■ Exercise prompt
For every line in the records that has the word "saved", make a copy.

■ Records shown
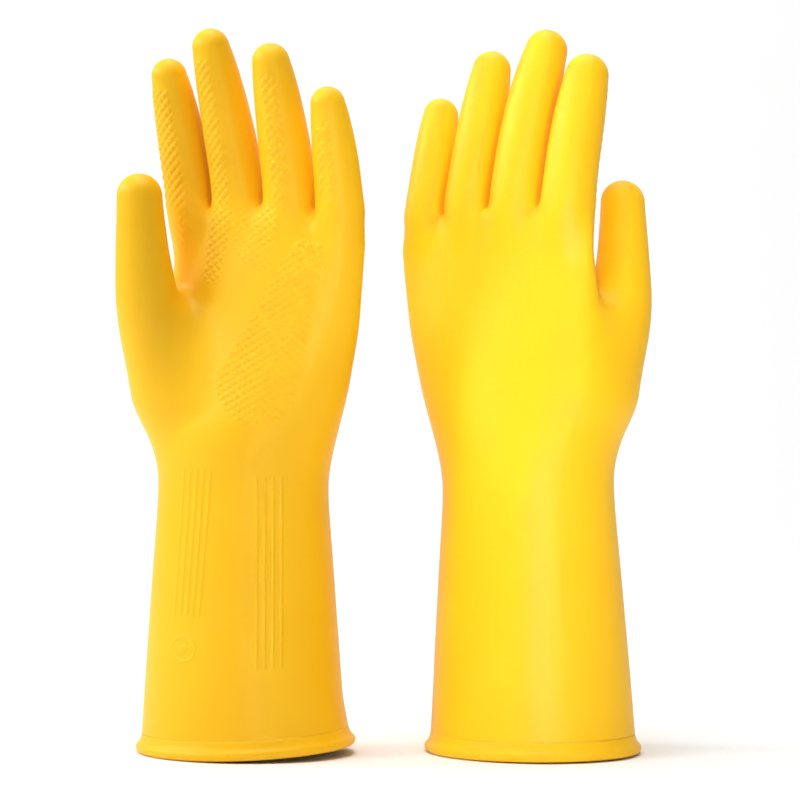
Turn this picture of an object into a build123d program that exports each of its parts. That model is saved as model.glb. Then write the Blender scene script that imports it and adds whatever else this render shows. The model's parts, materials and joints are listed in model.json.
...
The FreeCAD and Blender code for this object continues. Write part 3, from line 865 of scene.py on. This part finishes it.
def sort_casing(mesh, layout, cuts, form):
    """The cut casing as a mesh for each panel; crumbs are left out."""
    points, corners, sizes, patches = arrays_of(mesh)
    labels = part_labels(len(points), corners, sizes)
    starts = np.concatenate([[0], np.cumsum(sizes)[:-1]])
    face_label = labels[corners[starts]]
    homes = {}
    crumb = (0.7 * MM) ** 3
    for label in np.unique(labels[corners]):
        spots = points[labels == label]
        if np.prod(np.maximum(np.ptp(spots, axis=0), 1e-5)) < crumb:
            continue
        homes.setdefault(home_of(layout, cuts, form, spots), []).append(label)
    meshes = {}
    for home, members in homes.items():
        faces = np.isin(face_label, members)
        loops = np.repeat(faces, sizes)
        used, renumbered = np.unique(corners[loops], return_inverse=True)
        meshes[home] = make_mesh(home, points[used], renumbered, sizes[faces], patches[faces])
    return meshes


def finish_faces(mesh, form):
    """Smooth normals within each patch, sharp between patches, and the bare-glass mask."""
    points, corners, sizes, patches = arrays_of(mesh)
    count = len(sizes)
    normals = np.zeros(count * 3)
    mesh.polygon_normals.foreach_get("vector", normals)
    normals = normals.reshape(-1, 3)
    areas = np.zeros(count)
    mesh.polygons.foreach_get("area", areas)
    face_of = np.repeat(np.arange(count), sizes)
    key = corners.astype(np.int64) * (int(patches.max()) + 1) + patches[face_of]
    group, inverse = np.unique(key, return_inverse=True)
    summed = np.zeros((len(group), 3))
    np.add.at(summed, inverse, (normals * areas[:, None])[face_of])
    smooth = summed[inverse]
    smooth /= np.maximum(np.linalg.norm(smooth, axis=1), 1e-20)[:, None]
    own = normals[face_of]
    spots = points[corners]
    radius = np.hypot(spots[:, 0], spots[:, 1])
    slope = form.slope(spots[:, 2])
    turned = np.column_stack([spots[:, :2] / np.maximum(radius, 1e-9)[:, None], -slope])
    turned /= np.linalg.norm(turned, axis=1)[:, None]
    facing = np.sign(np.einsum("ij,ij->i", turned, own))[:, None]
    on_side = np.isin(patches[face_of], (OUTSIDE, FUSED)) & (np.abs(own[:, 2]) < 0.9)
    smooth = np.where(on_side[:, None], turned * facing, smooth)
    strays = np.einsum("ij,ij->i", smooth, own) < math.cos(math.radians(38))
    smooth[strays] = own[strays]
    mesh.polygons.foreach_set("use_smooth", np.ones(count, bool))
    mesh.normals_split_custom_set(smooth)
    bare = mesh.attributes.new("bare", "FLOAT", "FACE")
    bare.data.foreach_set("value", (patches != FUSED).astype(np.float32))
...
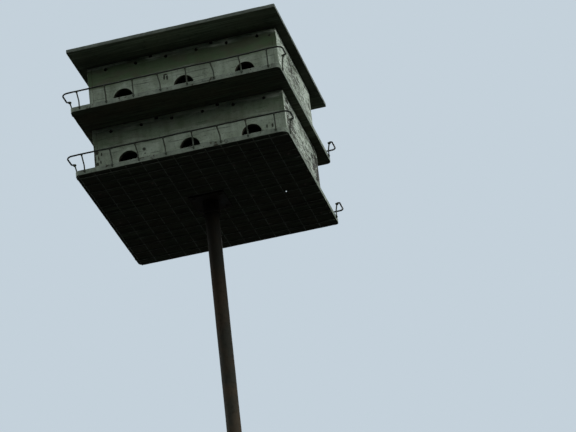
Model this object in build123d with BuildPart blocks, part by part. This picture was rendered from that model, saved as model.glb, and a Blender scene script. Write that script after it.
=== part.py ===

■ Answer
Turn this picture of an object into a build123d program that exports each of its parts. That model is saved as model.glb. Then write the Blender scene script that imports it and adds whatever else this render shows. The model's parts, materials and joints are listed in model.json.
Model this object in build123d with BuildPart blocks, part by part. This picture was rendered from that model, saved as model.glb, and a Blender scene script. Write that script after it.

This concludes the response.